It is the first letter of the Greek alphabet, but also an important tool when measuring fund performance.
Alpha is the difference between a fund's expected returns based on its beta and its actual returns. Alpha is sometimes interpreted as the value that a portfolio manager adds, above and beyond a relevant index's risk/reward profile. If a fund returns more than what you'd expect given its beta, it has a positive alpha. If a fund returns less than its beta predicts, it has a negative alpha.
Which brings us to beta. Beta measures an investment's volatility, or more specifically, its sensitivity to the movements of a market index. On days when a market index generates a positive return, a fund with a high beta would be expected to gain even more than the index. On the flip side, it would also be expected to lose more than the index during market downdrafts.
Here are 5 things to note about alpha.
1) Higher beta is not necessarily higher alpha.
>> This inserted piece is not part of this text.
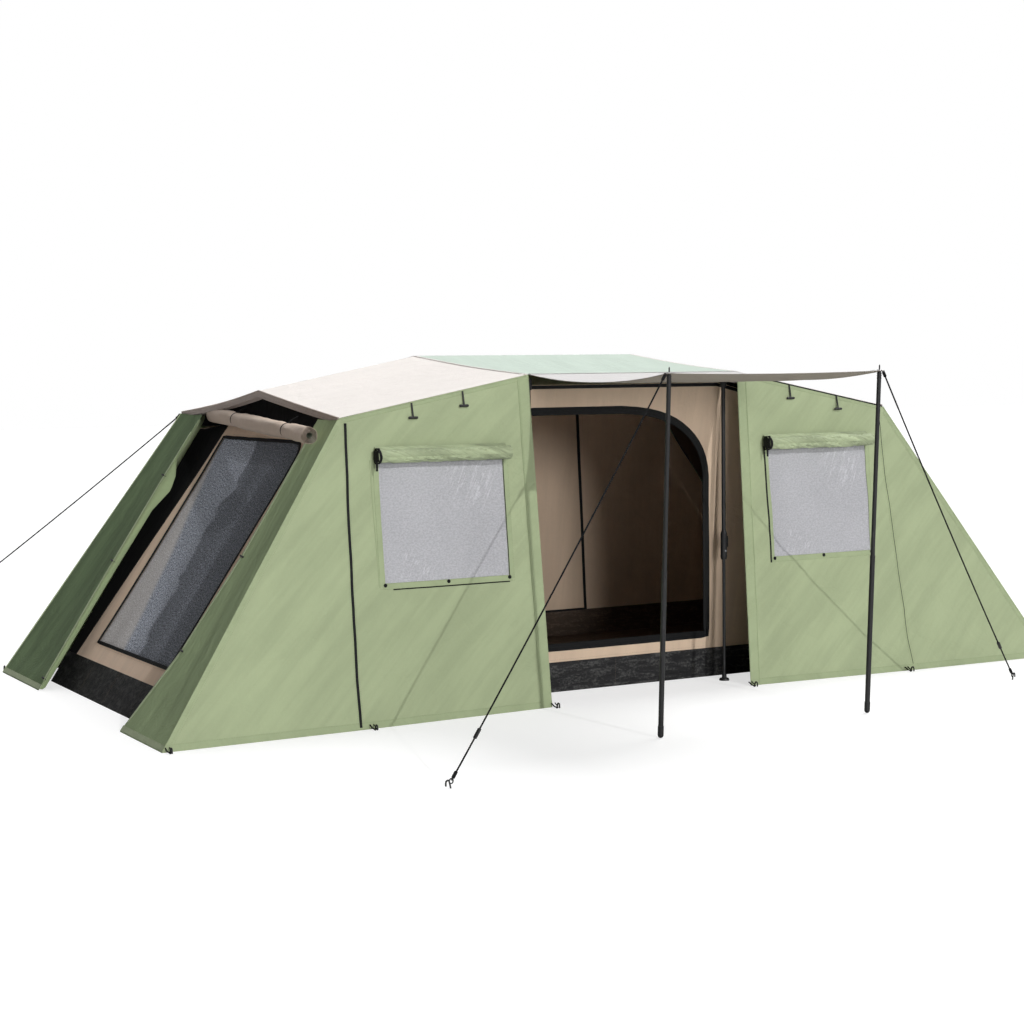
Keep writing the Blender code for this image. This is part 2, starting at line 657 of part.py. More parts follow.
def front_wall_y(x, z):
    """How far out the front wall stands at a place between the seam and the doorway."""
    share = (x - EAVE_CENTRE.x) / (EAVE_END.x - EAVE_CENTRE.x)
    ground = GROUND_CENTRE.y + (GROUND_SEAM.y - GROUND_CENTRE.y) * share
    eave = EAVE_CENTRE.lerp(EAVE_END, share)
    return ground + (eave.y - ground) * z / eave.z


def rolled_covers():
    """Window covers rolled up over the front windows, and end covers over the end windows."""
    near, far = WINDOW_ROLL_X
    proud = WINDOW_ROLL_RADIUS + 0.006
    for place, x_sign in (("left", -1), ("right", 1)):
        ends = []
        for x in (near, far):
            ends.append(Vector((x * x_sign, -front_wall_y(x, WINDOW_ROLL_Z) - proud, WINDOW_ROLL_Z)))
        mesh = rod("roll", *ends, WINDOW_ROLL_RADIUS, 16)
        node("window_cover_roll_" + place, mesh, "fly_green")
        back, front = mirrored(END_ROLL_BACK, x_sign), mirrored(END_ROLL_FRONT[place], x_sign)
        mesh = rod("roll", front, back, END_ROLL_RADIUS, 16)
        node("end_cover_roll_" + place, mesh, "inner_tan")


def guy_rope(name, start, peg):
    """A taut rope with a slight sag, as a curve with a round bevel."""
    steps = 15
    curve = bpy.data.curves.new(name, "CURVE")
    curve.dimensions = "3D"
    curve.bevel_depth = GUY_DIAMETER / 2.0
    curve.bevel_resolution = 2
    curve.use_fill_caps = True
    way = (peg - start).normalized()
    first, last = start + way * 0.012, peg - way * 0.004
    spline = curve.splines.new("POLY")
    spline.points.add(steps)
    for k in range(steps + 1):
        share = k / steps
        point = first.lerp(last, share) - Vector((0, 0, GUY_SAG * 4.0 * share * (1.0 - share)))
        spline.points[k].co = (*point, 1.0)
    curve.materials.append(material("guy_black"))
    rope = bpy.data.objects.new(name, curve)
    bpy.context.scene.collection.objects.link(rope)


def build():
    for thing in list(bpy.data.objects):
        bpy.data.objects.remove(thing, do_unlink=True)
    quarters = [("front_left", -1, -1), ("front_right", 1, -1), ("back_left", -1, 1), ("back_right", 1, 1)]
    ridge_pole()
    for side_name, x_sign in (("left", -1), ("right", 1)):
        hub(side_name, x_sign)
        awning_pole(side_name, x_sign)
    for place, x_sign, y_sign in quarters:
        centre_arm("centre_arm_" + place, x_sign, y_sign)
        end_arm("end_arm_" + place, x_sign, y_sign)
        centre_leg(place, x_sign, y_sign)
        end_leg(place, x_sign, y_sign)
    fly_roofs()
    fly_walls()
    awning_canopy()
    inner_floor()
    inner_walls()
    inner_ceiling()
    rolled_covers()
    for name, (start, peg) in GUY_ENDS.items():
        guy_rope(name, start, peg)


build()
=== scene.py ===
"""Visual model of an instant-up frame tent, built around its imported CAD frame.

Metres, +Z up, in the CAD model's frame: +X along the long side, -Y out of the front doorway.
A hand is left or right, as seen from the front, and a row is front or back. sx and sy are the signs of
X and Y on the side where a piece stands.
"""
import math

import bmesh
import bpy
import numpy as np
from mathutils import Matrix, Vector, noise
from mathutils.geometry import delaunay_2d_cdt
from mathutils.kdtree import KDTree


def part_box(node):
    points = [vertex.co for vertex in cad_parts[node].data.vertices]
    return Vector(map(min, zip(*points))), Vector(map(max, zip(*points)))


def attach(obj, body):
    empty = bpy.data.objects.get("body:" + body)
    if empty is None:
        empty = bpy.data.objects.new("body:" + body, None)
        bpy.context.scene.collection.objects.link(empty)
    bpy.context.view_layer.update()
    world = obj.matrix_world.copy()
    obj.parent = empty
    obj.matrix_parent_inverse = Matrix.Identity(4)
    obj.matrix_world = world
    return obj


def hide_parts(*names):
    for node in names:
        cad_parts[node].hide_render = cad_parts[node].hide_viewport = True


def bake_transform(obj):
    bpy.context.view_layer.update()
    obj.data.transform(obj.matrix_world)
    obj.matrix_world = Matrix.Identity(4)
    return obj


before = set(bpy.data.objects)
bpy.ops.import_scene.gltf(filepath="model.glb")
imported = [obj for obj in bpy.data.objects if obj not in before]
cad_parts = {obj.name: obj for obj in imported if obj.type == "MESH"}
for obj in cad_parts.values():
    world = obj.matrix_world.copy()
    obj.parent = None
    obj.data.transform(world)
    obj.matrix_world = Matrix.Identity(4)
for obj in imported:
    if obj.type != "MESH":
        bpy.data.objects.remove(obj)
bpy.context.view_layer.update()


def vec(*xyz):
    return Vector(xyz)


# Outer tent, as corner positions in the +X, +Y quarter, as in the CAD model
RIDGE_HUB, RIDGE_END = vec(0.837, 0.0, 2.127), vec(1.952, 0.0, 1.913)
EAVE_CENTRE, EAVE_END = vec(0.767, 1.384, 2.000), vec(1.995, 1.334, 1.762)
GROUND_CENTRE, GROUND_SEAM = vec(0.733, 1.573, 0.0), vec(2.037, 1.640, 0.0)
GROUND_CORNER = vec(3.208, 1.666, 0.0)
AWNING_OUT_X, AWNING_OUT_Y = 0.742, 2.862
EYELET = vec(0.722, 2.842, 2.000)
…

Alpha attempts to show whether a fund has adequately compensated investors for its volatility level, as reflected by its beta. For example, a high-beta fund might have experienced extreme performance gyrations relative to its benchmark. But if its returns have been even higher than its beta would predict, the fund has generated positive alpha. A low-beta fund can also generate positive alpha by generating higher returns than its beta would suggest.
Bear in mind that a higher beta (higher risk relative to an index) does not necessarily equate to higher alpha (greater return for that risk); a high-beta fund may well sport a negative alpha. That's because the greater the risk the fund assumes, the higher the hurdle the fund must jump over in order to outperform the benchmark.
2) Same return need not mean identical alpha.
The starting point for calculating alpha is to find how much a fund and its benchmark have returned (on a monthly basis) over the return of a guaranteed risk-free investment such as a Treasury Bill. You then find the expected return for the investment by multiplying the fund's beta by the benchmark's excess returns. The difference between the fund's actual return and its expected return is its alpha. If alpha is positive, it means that the fund returned more than its expected return, whereas a negative alpha indicates that the fund returned less.
For example, let's say an equity fund generated an excess return of 10% in a given time frame and the Nifty generated an excess return of 8%. If the fund had a beta of 0.5, its expected return would be just 4%. (0.5 x 8%). But given the fund's actual excess return of 10%, the fund's alpha is 6% (10% - 4%).
Because alpha is determined by both a fund's return and risk, two funds could have the same returns but their differing risk levels will lead to two distinct alphas.
3) The legitimacy of alpha is dependent on beta.
Alpha is dependent on the legitimacy of the fund's beta measurement. After all, it measures performance relative to beta. So, for example, if a fund's beta isn't meaningful because its R-squared is too low (below 75), its alpha isn't valid, either.
In other words, both alpha and beta are of limited use if a fund doesn't have a high correlation to the benchmark to which it's being compared. That's why it's important to check that a fund has a high R-squared with a benchmark before putting any weight on its alpha or beta. If a fund has a low correlation with its standard index, its corresponding alpha statistic is not reliable, nor is the beta statistic from which the alpha is derived.
4) Alpha is not forward looking.
All modern portfolio theory, or MPT, statistics are based on an investment's past return history; alpha, like beta, is a backward-looking measure and its predictive ability is far from guaranteed.
A fund's high alpha may owe to actual managerial talent, but it could also be the result of a series of lucky stock picks or sector bets. Is that high-alpha manager a genius, or did he just stumble upon a few hot stocks? If it was simply luck, that positive alpha figure could become negative as soon as the hot streak ends.
5) Negative alpha is not always bad.
Additionally, alpha fails to distinguish between underperformance caused by incompetence and underperformance caused by fees. For example, index funds have negative alphas which usually reflect the drag of expenses, even when expenses are very low.
An index fund may be perfectly correlated with its benchmark (as indicated by a R-squared of 100 and a beta of 1), but its alpha could be negative. This is because index fund managers don't engage in stock-picking and hence, are neither adding nor subtracting a significant amount of value. But many index funds will have negative alphas because fees eat into returns. Having said that, these funds can still be worthwhile core holdings.
It is worth noting that just as a high-alpha doesn't provide airtight evidence of a fund's merit, one must not be too quick to cross negative-alpha funds off your list.